There is no such thing as emotional and psychological plotting. THE HULK is confusing narrative structure and character development. Film-makers employ strategies attempting to provoke emotional responses and use the psychology of characters to encourage audiences to identify with them, to make them seem real. There’s nothing odd or unconventional about this. It’s the definition of conventional. What I think he’s getting at is that the things that happen in Girls to move the plot or evince emotions are very small — Marnie hits her head and breaks up with Aaron; Adam masturbates and Hannah yells at him in a show of dominance — but they are nevertheless, things that happen.
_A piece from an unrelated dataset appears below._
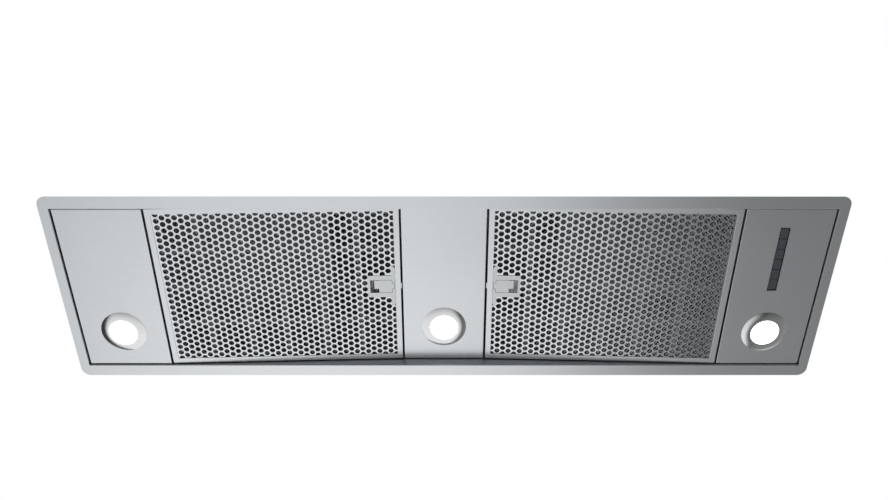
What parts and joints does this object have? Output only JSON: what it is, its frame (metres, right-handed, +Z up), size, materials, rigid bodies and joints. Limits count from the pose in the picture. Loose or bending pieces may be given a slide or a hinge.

They’re not bombs blowing up or presidents getting assassinated but they nevertheless constitute a more or less conventional way of developing both plot and character. Emotional and psychological plotting sounds like a camera moving through an empty room and finally bumping into a character who’s crying or getting angry; end scene. That sounds experimental and it might be interesting, but that’s not what Girls is doing.
What makes Girls remarkable is not its form, but rather it’s the writing — honest, sometimes brash, fearless — and the performances — fresh and fearless, as well. I think that makes it great art. It’s not necessary to refer to Kubrick and Soderbergh to make that case, nor is it wise to write about concepts and methods which you don’t really have a handle on.
There’s nothing badass about writing about film in this way. Dumbass is more appropriate.